> EXERCISE
Work out how many lines in the listing below include the word "True"; answer with the number alone.
[start of INFORMATION SHOWN]
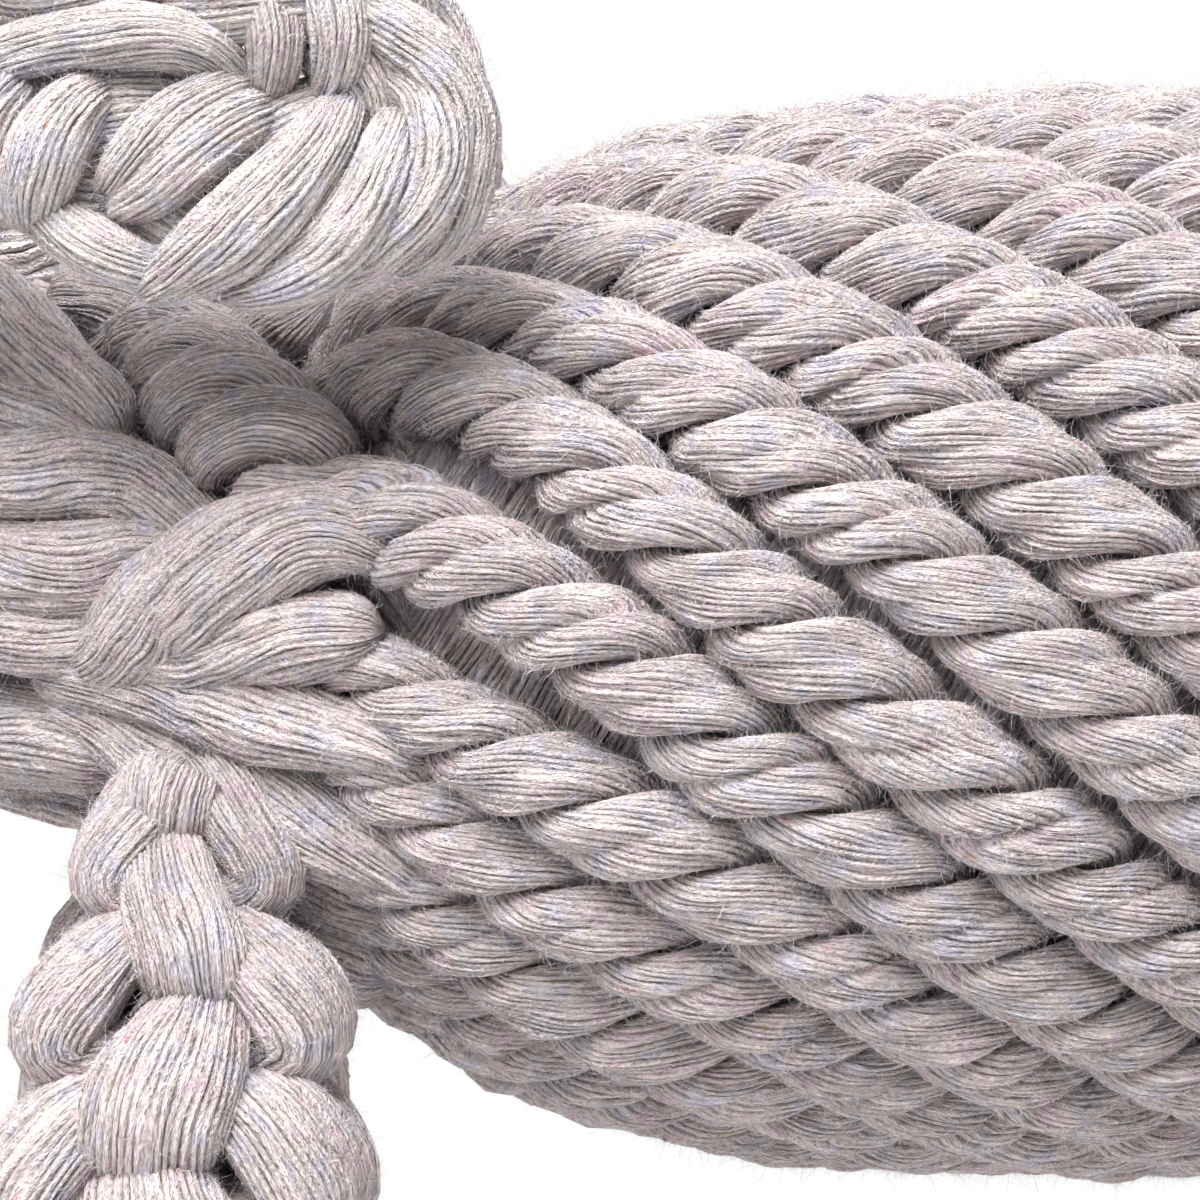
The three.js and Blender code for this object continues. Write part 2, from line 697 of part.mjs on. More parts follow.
function makeTail() {
  const startX = rearX + crownOverhang + seatGap;
  const places = tailShares.map(([reach, rise]) => new THREE.Vector3(
    startX + reach * tailReach, 0, rise * tailRise));
  const route = new THREE.CatmullRomCurve3(places);
  const side = new THREE.Vector3(0, 1, 0);
  const rootShares = [0.04, 0.3, 0.6, 1];
  const rings = rootShares.map((part) => {
    const rest = 1 - part;
    const radius = tailRadius * Math.sqrt(1 - rest * rest);
    const centre = new THREE.Vector3(startX + part * tailRadius, 0, 0);
    return ovalRing(centre, new THREE.Vector3(1, 0, 0), side, radius, radius, roundSides);
  });
  const rootEnd = tailShares[1][0];
  for (const t of steps(rootEnd, 1, tailSteps).slice(1)) {
    const [place, way] = [route.getPointAt(t), route.getTangentAt(t)];
    rings.push(ovalRing(place, way, side, tailRadius, tailRadius, roundSides));
  }
  const end = route.getPointAt(1);
  const along = route.getTangentAt(1);
  const ringAt = (distance, radius) => ovalRing(
    end.clone().addScaledVector(along, distance), along, side, radius, radius, roundSides);
  const waistEnd = seatGap + tieLength;
  rings.push(ringAt(seatGap, tailWaistRadius), ringAt(waistEnd, tailWaistRadius));
  addPiece('tail_plait', loft(rings));
  const towards = new THREE.Quaternion().setFromUnitVectors(new THREE.Vector3(1, 0, 0), along);
  const tieMiddle = end.clone().addScaledVector(along, seatGap + tieLength / 2);
  addPiece('tail_tie', tieRing(tailWaistRadius).applyQuaternion(towards)
    .translate(tieMiddle.x, tieMiddle.y, tieMiddle.z));
  const tuftStart = waistEnd + seatGap;
  addPiece('tail_tuft', loft([
    ringAt(tuftStart, tailWaistRadius),
    ringAt(tuftStart + tailTuftLength * tailFlareShare, tailTuftRadius),
    ringAt(tuftStart + tailTuftLength, tailTuftRadius),
  ]), tuftGrey);
  notePivot('tail', new THREE.Vector3(startX + tailRadius, 0, 0));
}

makeBodyCore();
makeBodyRopes();
makeNeckCore();
makeNeckStrands();
makeHead();
makeCrown();
makeTail();
const envelope = bodyEnvelope();
for (const side of Object.keys(sideNames)) {
  makeEar(side);
  for (const end of Object.keys(legNames)) makeLeg(end, side, envelope);
}
notePivot('head', new THREE.Vector3(neckEndX, 0, neckMiddle(neckEndX)));

// The origin goes under the middle of the whole toy, on the surface that it stands on
const box = new THREE.Box3().setFromObject(toy);
const middle = box.getCenter(new THREE.Vector3());
toy.position.set(-middle.x, -middle.y, -box.min.z);
for (const [name, pivot] of pivots) {
  const placed = pivot.clone().add(toy.position);
  console.log(`${name} turns about ${placed.toArray().map((v) => v.toFixed(2)).join(' ')}`);
}
console.log(`body axis: x shift ${toy.position.x.toFixed(2)}, height ${toy.position.z.toFixed(2)} mm`);
console.log(`least gap between ropes: ${leastRopeGap().toFixed(2)} mm`);

export default toy;
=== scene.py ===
# %% [markdown]
# # A rope toy for a dog
# The toy is an animal about 285 mm long, made of nothing but cotton: laid ropes over a hard
# cotton core, thick loose strands round the neck, and plaits for the head, ears, legs and tail.
# Everything is in metres in the end, but a maker thinks in millimetres, so the shapes are worked
# out in millimetres from the middle line of the body and moved into place once, at the end.

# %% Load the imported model
import math
import bpy
import numpy as np
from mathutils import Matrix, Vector


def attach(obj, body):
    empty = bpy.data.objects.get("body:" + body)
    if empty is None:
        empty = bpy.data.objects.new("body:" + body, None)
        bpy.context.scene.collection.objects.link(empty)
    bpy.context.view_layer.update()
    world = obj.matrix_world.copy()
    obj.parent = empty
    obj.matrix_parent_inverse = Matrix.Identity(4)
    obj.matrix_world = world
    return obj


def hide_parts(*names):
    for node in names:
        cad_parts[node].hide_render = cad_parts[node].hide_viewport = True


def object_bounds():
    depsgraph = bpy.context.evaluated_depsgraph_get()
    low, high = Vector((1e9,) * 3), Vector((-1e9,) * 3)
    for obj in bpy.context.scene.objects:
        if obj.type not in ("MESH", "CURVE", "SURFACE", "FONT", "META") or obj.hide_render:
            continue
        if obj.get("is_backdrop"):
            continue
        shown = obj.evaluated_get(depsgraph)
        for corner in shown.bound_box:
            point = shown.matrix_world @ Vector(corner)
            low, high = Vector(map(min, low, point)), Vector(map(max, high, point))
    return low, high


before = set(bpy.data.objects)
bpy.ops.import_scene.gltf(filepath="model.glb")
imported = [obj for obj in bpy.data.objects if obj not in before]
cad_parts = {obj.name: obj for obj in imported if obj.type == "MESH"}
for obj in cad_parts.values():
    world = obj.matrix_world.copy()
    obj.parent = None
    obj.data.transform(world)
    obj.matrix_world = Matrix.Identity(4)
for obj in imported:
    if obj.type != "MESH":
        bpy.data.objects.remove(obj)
cad_low, cad_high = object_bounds()
BODY_LINE = np.array([18.77, 0.0, 95.0])


def placed(name, data, place=(0, 0, 0)):
    """An object of the scene, from a mesh, a lamp's data or a camera's."""
    thing = bpy.data.objects.new(name, data)
    thing.location = place
    bpy.context.collection.objects.link(thing)
    return thing

# %% [markdown]
# ## Camera
# The photograph is a close view of the left shoulder from straight ahead with a long lens. The
# camera looks along +Y at the height of the body's middle line.

# %% Camera
CAMERA_PLACE = (-0.01823, -0.300, 0.09763)
CAMERA_LENS = 119.8
FILM_WIDTH = 36

camera_data = bpy.data.cameras.new("photo_camera")
camera_data.lens = CAMERA_LENS
camera_data.sensor_width = FILM_WIDTH
camera_data.clip_start = 0.01
camera = placed("photo_camera", camera_data, CAMERA_PLACE)
camera.rotation_euler = (math.pi / 2, 0, 0)
bpy.context.scene.camera = camera
print("camera lens", CAMERA_LENS)

# %% [markdown]
# ## Small tools for lines
# A strand is a line with a direction that says which way its broad back faces. These helpers
# draw a smooth line through a few points, spread points evenly along it, and make random values
# that change slowly along a yarn, because hand-spun cotton is never even.

# %% Lines and slow random values
def unit(vectors):
    return vectors / np.maximum(np.linalg.norm(vectors, axis=-1, keepdims=True), 1e-9)


def lengths_along(line):
    return np.concatenate([[0], np.cumsum(np.linalg.norm(np.diff(line, axis=0), axis=1))])


def smooth_rows(rows, places):
    """Reads a table at any place on a smooth curve through its rows; column 0 is the place."""
    rows = np.asarray(rows, float)
    slopes = np.gradient(rows, rows[:, 0], axis=0)
    at = np.clip(np.searchsorted(rows[:, 0], places, side="right") - 1, 0, len(rows) - 2)
    span = rows[at + 1, 0] - rows[at, 0]
    part = np.clip((places - rows[at, 0]) / span, 0, 1)[:, None]
    rest = 1 - part
    return (
        rest**2 * (1 + 2 * part) * rows[at]
        + part**2 * (1 + 2 * rest) * rows[at + 1]
        + part * rest * span[:, None] * (rest * slopes[at] - part * slopes[at + 1])
    )


def smooth_line(points, count=240):
    """A curve through points, one row for each."""
    points = np.asarray(points, float)
    knots = np.arange(len(points), dtype=float)[:, None]
    table = np.hstack([knots, points])
    return smooth_rows(table, np.linspace(0, len(points) - 1, count))[:, 1:]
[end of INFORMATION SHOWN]
> ANSWER TO THE PROBLEM
2